Como no siempre tenemos que estar protestando --aunque sea justa, la protesta permanente llega a saturar el aire y, lo que es peor, pierde eficacia--, me permito explicar una anécdota que me gusta mucho. El origen es francés, y sólo cambio el nombre de un personaje. Pongo uno catalán, para que la historia se entienda mejor.

La señora tiene problemas caseros: la bañera atascada, un grifo que gotea. Avisa al fontanero. "Vendré a las diez", promete Jacint, un hombre satisfecho de su oficio. Efectivamente, comparece con su caja de herramientas. Una llave inglesa que atornilla aquí, una nueva junta allí, y ya está, todo arreglado. Llega el momento de la factura. Jacint confiesa que el papeleo no es su fuerte, y que si la señora quiere pagar con billetes, se ahorrará gastos suplementarios. La señora no tiene ningún inconveniente, tiene el dinero a mano. Pero pide un recibo. Con una letra clara y bonita, el fontanero firma: "Jacint Verdaguer". La señora se sorprende: "¿Usted se llama, realmente, Jacint Verdaguer? ¡Debe de estar orgulloso de tener un nombre tan conocido!" Y sin esconder un punto de amor propio, el fontanero dice: "Verá, señora, hace ya 27 años que me dedico a este oficio..."

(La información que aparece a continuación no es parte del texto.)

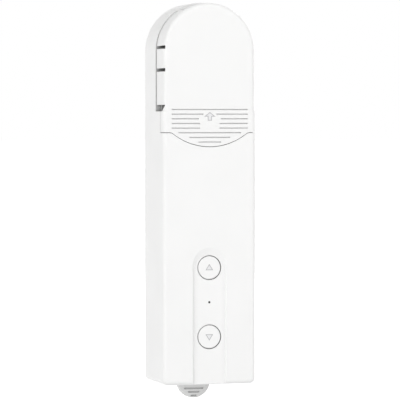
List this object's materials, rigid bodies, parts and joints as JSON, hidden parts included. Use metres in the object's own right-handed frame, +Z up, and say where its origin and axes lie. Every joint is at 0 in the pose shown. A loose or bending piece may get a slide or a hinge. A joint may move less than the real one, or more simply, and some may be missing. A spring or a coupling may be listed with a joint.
{
  "type": "roller shade motor",
  "caption": "Slim upright wall-mounted motor for a beaded shade chain, with an arched sliding cover, two round buttons in a channel and a release tab below.",
  "frame": {"origin": "middle of the wall bracket's back, halfway between its two screw slots", "axes": "+Z up, +X to the right as the user faces it, +Y into the wall; the front looks along -Y"},
  "size_m": [0.048, 0.035, 0.1993],
  "materials": {
    "housing_plastic": "fine matt moulded white",
    "cover_plastic": "fine matt moulded white",
    "button_plastic": "satin white",
    "panel_plastic": "matt white",
    "bracket_plastic": "matt white",
    "lever_plastic": "matt light grey",
    "sprocket_plastic": "acetal",
    "guide_plastic": "dark acetal",
    "gear_plastic": "natural acetal",
    "pinion_brass": "cut",
    "bush_bronze": "sintered",
    "ground_steel": "ground",
    "screw_steel": "zinc plated",
    "spring_steel": "rolled",
    "gearbox_steel": "die-cast, plain",
    "motor_can_steel": "drawn",
    "plate_steel": "stamped",
    "rotor_steel": "laminations",
    "magnet_ferrite": "sintered",
    "dark_plastic": "matt black",
    "cell_wrap": "wrapped",
    "contact_nickel": "nickel plated",
    "board_green": "solder mask",
    "component_black": "moulded",
    "shield_tin": "tinned",
    "light_pipe": "smoked",
    "lamp_resin": "clear"
  },
  "bodies": {
    "wall_bracket": {"wall_bracket": "bracket_plastic"},
    "driver": {"main_housing": "housing_plastic", "rear_panel": "panel_plastic", "panel_screws": "screw_steel", "lever_pin": "ground_steel", "leaf_spring": "spring_steel", "leaf_screw": "screw_steel", "chain_guide": "guide_plastic", "guide_screws": "screw_steel", "front_bush": "bush_bronze", "rear_bush": "bush_bronze", "gearbox_case": "gearbox_steel", "motor_plate": "plate_steel", "gearbox_screws": "screw_steel", "motor_can": "motor_can_steel", "motor_end_cap": "dark_plastic", "motor_magnets": "magnet_ferrite", "encoder_board": "board_green", "battery_cell_left": "cell_wrap", "battery_cell_right": "cell_wrap", "battery_holder": "dark_plastic", "battery_contacts": "contact_nickel", "main_board": "board_green", "board_screws": "screw_steel", "tact_switches": "component_black", "status_led": "lamp_resin", "light_guide": "light_pipe", "radio_module": "shield_tin", "board_connectors": "component_black", "charge_inlet": "shield_tin"},
    "cover": {"top_cover": "cover_plastic"},
    "sprocket": {"chain_sprocket": "sprocket_plastic", "sprocket_shaft": "ground_steel", "sprocket_screw": "screw_steel", "crown_gear": "gear_plastic"},
    "output": {"output_shaft": "ground_steel", "drive_pinion": "pinion_brass"},
    "rotor": {"motor_rotor": "rotor_steel", "encoder_magnet": "magnet_ferrite"},
    "up_button": {"up_button": "button_plastic"},
    "down_button": {"down_button": "button_plastic"},
    "release_lever": {"release_lever": "lever_plastic"}
  },
  "joints": [
    {"name": "tension_slide", "type": "slide", "parent": "wall_bracket", "child": "driver", "axis": [0, 0, 1], "range_m": [0, 0.03], "deforming": ["leaf_spring"]},
    {"name": "cover_slide", "type": "slide", "parent": "driver", "child": "cover", "axis": [0, 0, 1], "range_m": [0, 0.062]},
    {"name": "rotor_spin", "type": "hinge", "parent": "driver", "child": "rotor", "pos_m": [0, -0.0195, 0], "axis": [0, 0, 1], "continuous": true},
    {"name": "output_spin", "type": "hinge", "parent": "driver", "child": "output", "pos_m": [0, -0.0195, 0.053], "axis": [0, 0, 1], "continuous": true},
    {"name": "sprocket_spin", "type": "hinge", "parent": "driver", "child": "sprocket", "pos_m": [0, -0.0255, 0.071], "axis": [0, 1, 0], "continuous": true},
    {"name": "up_press", "type": "slide", "parent": "driver", "child": "up_button", "axis": [0, 1, 0], "range_m": [0, 0.0004], "stiffness_N_per_m": 3000},
    {"name": "down_press", "type": "slide", "parent": "driver", "child": "down_button", "axis": [0, 1, 0], "range_m": [0, 0.0004], "stiffness_N_per_m": 3000},
    {"name": "lever_tilt", "type": "hinge", "parent": "driver", "child": "release_lever", "pos_m": [0, -0.006, -0.075], "axis": [1, 0, 0], "range_deg": [0, 3], "stiffness_Nm_per_rad": 0.2, "deforming": ["leaf_spring"]}
  ],
  "couplings": [
    {"joint": "output_spin", "follows": "rotor_spin", "ratio": 0.015625},
    {"joint": "sprocket_spin", "follows": "rotor_spin", "ratio": 0.0052083}
  ]
}
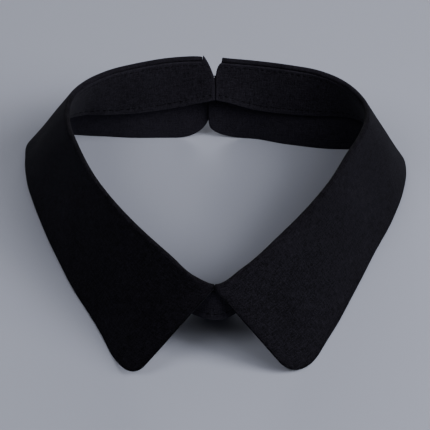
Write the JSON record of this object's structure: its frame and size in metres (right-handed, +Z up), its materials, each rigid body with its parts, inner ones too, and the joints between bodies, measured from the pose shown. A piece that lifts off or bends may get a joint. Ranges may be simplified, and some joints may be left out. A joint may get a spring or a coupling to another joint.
{
  "type": "detachable shirt collar",
  "caption": "Stand-alone pointed shirt collar, rolled over its stand and closed at the nape, standing open in its round worn form.",
  "frame": {"origin": "middle of the collar's bounding box at its underside, on the surface that it stands on", "axes": "+Z up, +X towards the wearer's left, +Y towards the nape; the points are at -Y"},
  "size_m": [0.161, 0.1371, 0.0441],
  "materials": {
    "leaf_cloth": "black plain-woven cloth, firm and pressed, dull; fibre not known",
    "stand_cloth": "black plain-woven cloth with edge stitching, dull; fibre not known",
    "button_plastic": null,
    "loop_thread": null
  },
  "bodies": {
    "root": {"leaf_right": "leaf_cloth", "leaf_left": "leaf_cloth", "stand": "stand_cloth", "back_button": "button_plastic", "back_loop": "loop_thread"}
  },
  "joints": []
}
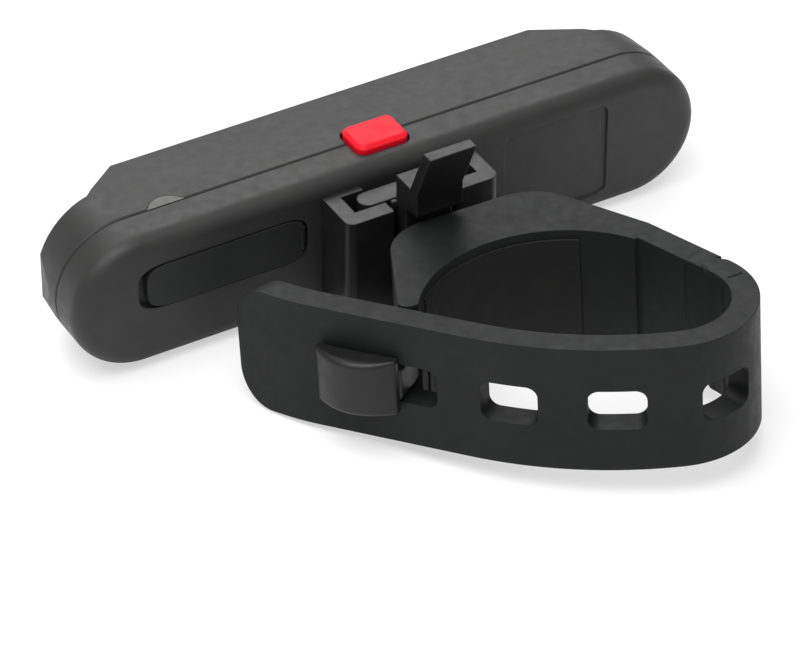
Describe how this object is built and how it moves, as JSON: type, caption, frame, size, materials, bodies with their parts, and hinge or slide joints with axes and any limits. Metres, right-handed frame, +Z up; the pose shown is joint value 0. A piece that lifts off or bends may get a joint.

Cada persona es ella misma y tiene su mundo. Y, naturalmente, un nombre que le es propio. Estoy seguro de que actualmente existen ciudadanos que se llaman José Carreras, Montserrat Caballé, Severiano Ballesteros, Antoni T pies, Joan Miró, Joaquín Sorolla, Miguel Hernández, Felipe González...Y José María Aznar, Manuel Fraga, Tony Blair, Albert Einstein, Elizabeth Taylor, y que no tienen nada que ver con estos famosos.

Alguien dijo, una vez, que el auténtico famoso empieza por ser conocido en la escalera de su casa, después lo es en el barrio, en su ciudad, en su país...

El nombre del fontanero de la historia que he explicado era, de verdad, Marcel Proust. Un nombre glorioso de la literatura francesa. Para vivir feliz, el lampista Proust tenía bastante con la fama de profesional eficaz ganada en su barrio.